Ocean Ambient Noise Studies for Improved Sonar Processing

Abstract

Abstract : The purpose of this research is to investigate multipath arrival structures that are present in received passive sonar data and exploit this for enhanced passive sonar detection and tracking capability. Inherent in passive sonar are several challenges that any effective system implementation must address. One of these challenges is how to best treat multipath arrivals. In some cases these can be a hindrance while in this research they are exploited. In certain environments, different arrivals (multipath and direct) retain significant coherence with respect to each other. This fact has been noted and exploited in recent decades with the development of the class of techniques known as matched field processing (MFP). While there has been a significant amount of academic focus on developing this approach in the context of the more established array processing methodologies, its practical adoption has been hampered due to the need for unrealistically accurate environmental models.

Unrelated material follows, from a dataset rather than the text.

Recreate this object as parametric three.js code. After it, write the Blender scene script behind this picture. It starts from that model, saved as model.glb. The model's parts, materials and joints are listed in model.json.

Despite this shortfall, the conceptual basis of using multipath arrivals to enhance target localization still holds promise. In this project, the emphasis has been shifted to analytically and experimentally determining the true invariants in this problem context. Recent studies into localization of marine mammals have shown that with only rough environmental models, 3-D localization is possible using a single hydrophone [Tiemann, 2006]. The fundamental difference between approaches such as these and MFP is that while MFP attempts to predict exact phase differences between different arrivals, these approaches utilize the time differences of multipath arrivals (TDOMA), which are often far more stable. This concept has recently been extended to localization of small surface craft [See publication #2], and work is currently underway to apply it to underwater targets, both of which will be described in this report.